_Your goal:_
Return, exactly as written, every line from the first line of the data below through the line that contains "place('engine_house', makeEngineHouse(), HOUSE_WHITE);".

※

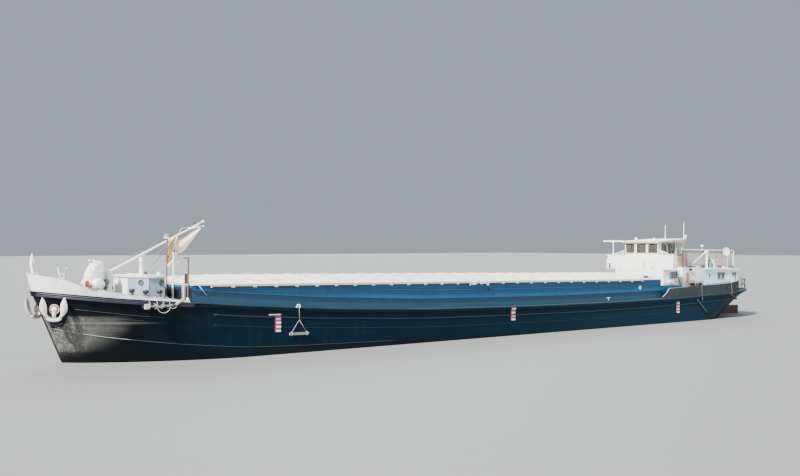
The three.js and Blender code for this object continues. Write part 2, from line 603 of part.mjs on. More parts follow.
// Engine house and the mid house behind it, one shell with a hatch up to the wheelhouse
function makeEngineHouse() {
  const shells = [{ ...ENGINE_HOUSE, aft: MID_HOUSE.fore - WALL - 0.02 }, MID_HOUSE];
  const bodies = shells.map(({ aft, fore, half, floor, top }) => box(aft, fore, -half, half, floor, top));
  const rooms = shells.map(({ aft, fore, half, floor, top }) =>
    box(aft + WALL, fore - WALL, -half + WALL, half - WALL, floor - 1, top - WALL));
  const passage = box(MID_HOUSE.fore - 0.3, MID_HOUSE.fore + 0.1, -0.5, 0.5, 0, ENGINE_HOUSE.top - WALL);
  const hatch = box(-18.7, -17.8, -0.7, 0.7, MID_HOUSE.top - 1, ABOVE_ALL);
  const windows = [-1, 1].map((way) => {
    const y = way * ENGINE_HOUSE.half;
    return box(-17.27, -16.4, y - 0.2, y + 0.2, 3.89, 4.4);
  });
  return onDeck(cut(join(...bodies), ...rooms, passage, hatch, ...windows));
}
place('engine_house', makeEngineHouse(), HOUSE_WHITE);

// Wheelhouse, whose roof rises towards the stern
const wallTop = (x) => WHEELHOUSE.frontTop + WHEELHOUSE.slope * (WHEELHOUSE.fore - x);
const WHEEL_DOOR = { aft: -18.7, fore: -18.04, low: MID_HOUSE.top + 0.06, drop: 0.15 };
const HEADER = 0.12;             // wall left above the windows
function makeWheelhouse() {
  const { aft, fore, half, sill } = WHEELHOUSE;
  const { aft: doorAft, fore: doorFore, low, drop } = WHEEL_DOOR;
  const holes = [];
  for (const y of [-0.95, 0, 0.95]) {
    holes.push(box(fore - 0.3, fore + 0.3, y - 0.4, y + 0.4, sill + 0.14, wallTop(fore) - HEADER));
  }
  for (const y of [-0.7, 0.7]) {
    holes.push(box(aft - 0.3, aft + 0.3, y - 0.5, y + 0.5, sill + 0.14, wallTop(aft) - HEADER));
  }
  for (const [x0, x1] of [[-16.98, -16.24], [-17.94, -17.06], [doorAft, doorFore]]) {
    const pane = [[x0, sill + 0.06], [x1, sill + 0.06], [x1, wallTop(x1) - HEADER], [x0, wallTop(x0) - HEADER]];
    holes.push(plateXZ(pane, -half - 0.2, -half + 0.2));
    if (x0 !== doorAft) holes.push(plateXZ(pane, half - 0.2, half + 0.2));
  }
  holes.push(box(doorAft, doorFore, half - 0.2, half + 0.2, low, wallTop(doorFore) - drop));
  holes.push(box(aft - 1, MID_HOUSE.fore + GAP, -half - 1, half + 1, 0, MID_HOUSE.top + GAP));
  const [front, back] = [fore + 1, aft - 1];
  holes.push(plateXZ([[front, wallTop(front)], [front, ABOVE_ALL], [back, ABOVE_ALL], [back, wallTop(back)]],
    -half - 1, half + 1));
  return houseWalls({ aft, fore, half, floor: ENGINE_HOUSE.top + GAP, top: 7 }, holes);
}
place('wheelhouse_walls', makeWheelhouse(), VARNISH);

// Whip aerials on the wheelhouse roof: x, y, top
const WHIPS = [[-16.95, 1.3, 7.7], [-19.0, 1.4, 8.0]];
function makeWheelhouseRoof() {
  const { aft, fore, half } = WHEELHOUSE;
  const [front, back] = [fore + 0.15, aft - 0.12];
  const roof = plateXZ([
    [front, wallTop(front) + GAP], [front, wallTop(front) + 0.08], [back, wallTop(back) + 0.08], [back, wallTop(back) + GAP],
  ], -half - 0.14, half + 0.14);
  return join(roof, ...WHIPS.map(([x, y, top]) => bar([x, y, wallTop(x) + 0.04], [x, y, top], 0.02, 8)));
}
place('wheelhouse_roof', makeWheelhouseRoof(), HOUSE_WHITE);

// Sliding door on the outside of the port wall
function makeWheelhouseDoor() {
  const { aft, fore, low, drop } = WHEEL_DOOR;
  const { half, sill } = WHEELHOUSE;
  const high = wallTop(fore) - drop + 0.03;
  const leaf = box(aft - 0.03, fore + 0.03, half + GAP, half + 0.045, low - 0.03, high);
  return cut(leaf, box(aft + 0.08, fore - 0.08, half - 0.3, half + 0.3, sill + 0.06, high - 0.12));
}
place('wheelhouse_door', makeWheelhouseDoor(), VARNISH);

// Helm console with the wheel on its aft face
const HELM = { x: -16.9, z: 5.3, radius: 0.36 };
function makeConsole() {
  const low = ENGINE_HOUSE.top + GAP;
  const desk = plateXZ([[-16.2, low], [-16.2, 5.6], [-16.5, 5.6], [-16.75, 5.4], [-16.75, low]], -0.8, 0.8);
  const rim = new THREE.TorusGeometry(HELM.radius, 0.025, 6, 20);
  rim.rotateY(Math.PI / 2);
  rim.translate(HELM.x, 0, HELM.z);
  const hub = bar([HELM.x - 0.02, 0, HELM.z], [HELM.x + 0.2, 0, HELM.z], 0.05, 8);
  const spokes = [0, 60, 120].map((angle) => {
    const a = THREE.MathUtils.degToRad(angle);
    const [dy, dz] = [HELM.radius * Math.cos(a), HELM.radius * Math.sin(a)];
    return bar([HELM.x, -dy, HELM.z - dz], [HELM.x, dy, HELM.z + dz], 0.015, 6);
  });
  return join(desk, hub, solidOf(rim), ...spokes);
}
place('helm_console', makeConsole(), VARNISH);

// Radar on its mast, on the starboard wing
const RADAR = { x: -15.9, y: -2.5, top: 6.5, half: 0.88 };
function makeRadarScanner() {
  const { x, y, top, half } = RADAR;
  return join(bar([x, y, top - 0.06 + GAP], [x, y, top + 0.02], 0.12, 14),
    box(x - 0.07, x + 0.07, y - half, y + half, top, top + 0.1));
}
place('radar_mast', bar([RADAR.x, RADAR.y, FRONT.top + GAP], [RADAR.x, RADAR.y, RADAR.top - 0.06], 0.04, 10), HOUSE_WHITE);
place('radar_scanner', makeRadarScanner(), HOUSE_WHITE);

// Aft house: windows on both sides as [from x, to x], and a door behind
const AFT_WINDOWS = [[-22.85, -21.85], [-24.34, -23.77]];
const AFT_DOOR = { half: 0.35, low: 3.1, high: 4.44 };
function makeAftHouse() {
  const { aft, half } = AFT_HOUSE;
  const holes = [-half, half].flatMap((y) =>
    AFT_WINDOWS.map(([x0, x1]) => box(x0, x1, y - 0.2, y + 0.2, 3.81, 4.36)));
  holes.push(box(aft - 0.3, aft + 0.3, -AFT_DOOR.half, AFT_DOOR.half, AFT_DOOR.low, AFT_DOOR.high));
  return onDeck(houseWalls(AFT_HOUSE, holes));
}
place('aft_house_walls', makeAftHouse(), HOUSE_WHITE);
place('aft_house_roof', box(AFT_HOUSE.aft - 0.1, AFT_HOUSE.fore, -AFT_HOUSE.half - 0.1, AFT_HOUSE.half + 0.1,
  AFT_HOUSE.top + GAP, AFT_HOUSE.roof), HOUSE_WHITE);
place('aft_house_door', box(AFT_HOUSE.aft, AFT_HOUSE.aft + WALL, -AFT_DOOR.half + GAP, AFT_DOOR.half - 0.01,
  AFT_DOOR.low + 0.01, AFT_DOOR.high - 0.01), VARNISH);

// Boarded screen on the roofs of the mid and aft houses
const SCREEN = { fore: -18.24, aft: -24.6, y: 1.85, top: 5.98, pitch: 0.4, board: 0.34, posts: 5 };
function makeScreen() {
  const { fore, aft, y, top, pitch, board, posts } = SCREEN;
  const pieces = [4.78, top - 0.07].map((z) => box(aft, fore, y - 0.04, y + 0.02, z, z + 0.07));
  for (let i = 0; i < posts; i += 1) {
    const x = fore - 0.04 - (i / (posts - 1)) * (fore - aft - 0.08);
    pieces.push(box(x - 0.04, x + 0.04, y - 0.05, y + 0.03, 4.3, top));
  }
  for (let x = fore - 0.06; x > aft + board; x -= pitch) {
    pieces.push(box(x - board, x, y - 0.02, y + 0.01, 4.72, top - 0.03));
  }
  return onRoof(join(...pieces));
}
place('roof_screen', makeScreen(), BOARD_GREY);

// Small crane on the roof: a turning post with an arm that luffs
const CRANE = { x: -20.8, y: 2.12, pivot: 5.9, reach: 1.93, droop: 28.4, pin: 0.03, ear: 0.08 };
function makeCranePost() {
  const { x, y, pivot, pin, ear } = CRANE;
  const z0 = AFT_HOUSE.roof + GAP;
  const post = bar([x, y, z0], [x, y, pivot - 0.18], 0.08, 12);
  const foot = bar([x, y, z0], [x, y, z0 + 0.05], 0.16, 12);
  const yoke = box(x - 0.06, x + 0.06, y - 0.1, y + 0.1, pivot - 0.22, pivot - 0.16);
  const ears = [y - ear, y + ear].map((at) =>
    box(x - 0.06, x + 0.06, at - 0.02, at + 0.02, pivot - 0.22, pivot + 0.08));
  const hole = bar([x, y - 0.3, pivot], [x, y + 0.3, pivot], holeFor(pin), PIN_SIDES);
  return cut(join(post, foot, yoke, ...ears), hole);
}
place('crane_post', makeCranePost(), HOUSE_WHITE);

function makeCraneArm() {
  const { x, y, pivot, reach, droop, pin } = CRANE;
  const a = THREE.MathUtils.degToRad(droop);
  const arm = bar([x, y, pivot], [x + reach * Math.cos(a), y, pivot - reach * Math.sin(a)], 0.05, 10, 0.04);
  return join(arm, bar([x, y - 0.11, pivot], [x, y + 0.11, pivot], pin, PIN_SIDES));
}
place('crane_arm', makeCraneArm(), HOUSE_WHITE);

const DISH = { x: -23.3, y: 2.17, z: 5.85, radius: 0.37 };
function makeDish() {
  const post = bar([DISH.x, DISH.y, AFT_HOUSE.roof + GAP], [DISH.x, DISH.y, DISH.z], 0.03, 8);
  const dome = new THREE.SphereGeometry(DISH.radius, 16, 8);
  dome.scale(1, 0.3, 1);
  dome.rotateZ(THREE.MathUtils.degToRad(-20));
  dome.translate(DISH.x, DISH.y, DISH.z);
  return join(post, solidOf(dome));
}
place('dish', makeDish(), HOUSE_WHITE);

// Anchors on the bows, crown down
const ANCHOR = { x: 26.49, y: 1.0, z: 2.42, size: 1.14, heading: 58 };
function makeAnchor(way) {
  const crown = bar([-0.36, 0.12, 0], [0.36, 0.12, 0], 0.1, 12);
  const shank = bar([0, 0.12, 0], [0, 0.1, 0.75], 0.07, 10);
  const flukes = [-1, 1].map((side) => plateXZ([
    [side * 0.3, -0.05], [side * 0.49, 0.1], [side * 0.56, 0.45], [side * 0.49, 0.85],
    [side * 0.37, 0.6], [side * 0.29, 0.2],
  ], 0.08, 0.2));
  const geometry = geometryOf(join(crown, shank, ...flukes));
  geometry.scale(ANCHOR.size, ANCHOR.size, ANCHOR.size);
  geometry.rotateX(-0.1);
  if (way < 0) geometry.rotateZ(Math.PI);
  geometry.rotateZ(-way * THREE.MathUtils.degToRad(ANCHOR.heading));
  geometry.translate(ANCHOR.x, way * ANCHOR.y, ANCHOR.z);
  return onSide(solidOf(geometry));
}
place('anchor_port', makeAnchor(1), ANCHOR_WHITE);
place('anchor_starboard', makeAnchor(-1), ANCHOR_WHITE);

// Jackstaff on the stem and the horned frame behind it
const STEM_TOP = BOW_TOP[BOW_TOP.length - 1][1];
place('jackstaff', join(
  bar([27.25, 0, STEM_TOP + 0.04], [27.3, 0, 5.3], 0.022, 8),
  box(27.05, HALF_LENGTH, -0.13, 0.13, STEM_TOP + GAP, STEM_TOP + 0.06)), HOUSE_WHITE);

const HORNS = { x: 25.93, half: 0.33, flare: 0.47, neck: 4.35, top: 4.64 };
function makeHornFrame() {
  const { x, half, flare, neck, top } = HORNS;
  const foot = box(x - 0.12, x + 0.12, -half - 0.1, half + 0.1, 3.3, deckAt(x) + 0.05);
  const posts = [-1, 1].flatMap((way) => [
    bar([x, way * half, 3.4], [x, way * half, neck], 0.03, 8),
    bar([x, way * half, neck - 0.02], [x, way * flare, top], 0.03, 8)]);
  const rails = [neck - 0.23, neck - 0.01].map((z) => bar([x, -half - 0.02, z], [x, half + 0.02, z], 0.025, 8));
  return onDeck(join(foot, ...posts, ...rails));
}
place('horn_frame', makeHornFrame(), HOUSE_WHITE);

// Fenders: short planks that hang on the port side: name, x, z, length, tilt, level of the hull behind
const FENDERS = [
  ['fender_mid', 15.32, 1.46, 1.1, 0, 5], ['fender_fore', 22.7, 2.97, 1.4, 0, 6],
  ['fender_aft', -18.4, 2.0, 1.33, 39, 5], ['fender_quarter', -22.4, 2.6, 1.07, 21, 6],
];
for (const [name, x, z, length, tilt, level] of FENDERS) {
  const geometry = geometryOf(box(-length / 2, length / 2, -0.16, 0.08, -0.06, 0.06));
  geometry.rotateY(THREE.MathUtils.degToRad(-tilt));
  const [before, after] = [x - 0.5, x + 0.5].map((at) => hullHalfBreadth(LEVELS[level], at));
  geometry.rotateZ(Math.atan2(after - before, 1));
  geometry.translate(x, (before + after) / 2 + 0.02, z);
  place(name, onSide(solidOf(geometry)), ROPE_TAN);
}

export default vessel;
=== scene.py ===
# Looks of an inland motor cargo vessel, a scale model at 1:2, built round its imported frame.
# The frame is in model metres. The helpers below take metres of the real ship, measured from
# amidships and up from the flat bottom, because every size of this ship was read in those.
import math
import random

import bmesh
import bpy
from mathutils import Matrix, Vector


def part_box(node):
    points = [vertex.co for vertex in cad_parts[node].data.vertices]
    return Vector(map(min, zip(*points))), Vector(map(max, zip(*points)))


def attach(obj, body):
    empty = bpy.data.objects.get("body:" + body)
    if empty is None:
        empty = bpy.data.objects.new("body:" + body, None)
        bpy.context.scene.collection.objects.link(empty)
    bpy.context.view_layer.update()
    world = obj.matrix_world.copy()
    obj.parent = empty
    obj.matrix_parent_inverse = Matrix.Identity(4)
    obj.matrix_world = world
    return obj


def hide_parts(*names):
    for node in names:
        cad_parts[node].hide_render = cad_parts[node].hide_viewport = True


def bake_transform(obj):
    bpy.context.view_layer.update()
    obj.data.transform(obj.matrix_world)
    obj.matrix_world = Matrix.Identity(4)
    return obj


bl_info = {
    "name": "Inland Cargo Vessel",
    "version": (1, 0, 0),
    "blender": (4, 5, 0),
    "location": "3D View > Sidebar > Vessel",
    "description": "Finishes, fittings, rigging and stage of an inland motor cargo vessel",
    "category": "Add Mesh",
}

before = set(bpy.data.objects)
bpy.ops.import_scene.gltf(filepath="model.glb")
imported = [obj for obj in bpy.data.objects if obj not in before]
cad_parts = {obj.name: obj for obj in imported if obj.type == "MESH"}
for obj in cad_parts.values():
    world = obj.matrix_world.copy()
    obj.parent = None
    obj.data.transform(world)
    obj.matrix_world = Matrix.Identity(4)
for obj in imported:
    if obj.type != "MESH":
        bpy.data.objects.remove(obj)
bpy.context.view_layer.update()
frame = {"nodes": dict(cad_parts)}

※

_Solution:_
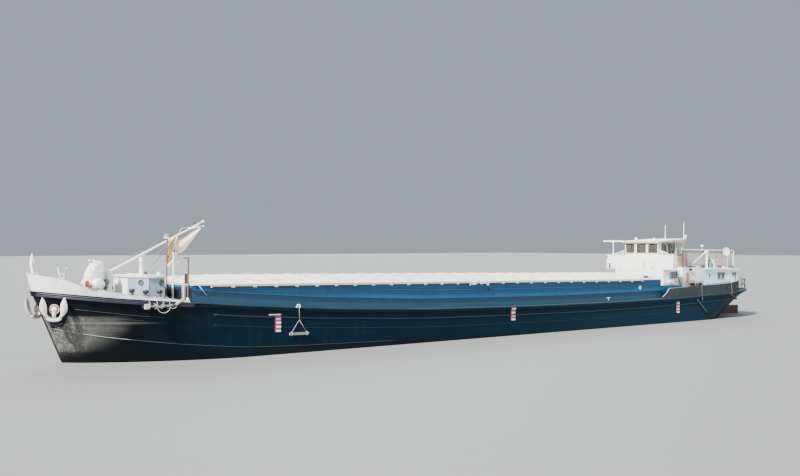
The three.js and Blender code for this object continues. Write part 2, from line 603 of part.mjs on. More parts follow.
// Engine house and the mid house behind it, one shell with a hatch up to the wheelhouse
function makeEngineHouse() {
  const shells = [{ ...ENGINE_HOUSE, aft: MID_HOUSE.fore - WALL - 0.02 }, MID_HOUSE];
  const bodies = shells.map(({ aft, fore, half, floor, top }) => box(aft, fore, -half, half, floor, top));
  const rooms = shells.map(({ aft, fore, half, floor, top }) =>
    box(aft + WALL, fore - WALL, -half + WALL, half - WALL, floor - 1, top - WALL));
  const passage = box(MID_HOUSE.fore - 0.3, MID_HOUSE.fore + 0.1, -0.5, 0.5, 0, ENGINE_HOUSE.top - WALL);
  const hatch = box(-18.7, -17.8, -0.7, 0.7, MID_HOUSE.top - 1, ABOVE_ALL);
  const windows = [-1, 1].map((way) => {
    const y = way * ENGINE_HOUSE.half;
    return box(-17.27, -16.4, y - 0.2, y + 0.2, 3.89, 4.4);
  });
  return onDeck(cut(join(...bodies), ...rooms, passage, hatch, ...windows));
}
place('engine_house', makeEngineHouse(), HOUSE_WHITE);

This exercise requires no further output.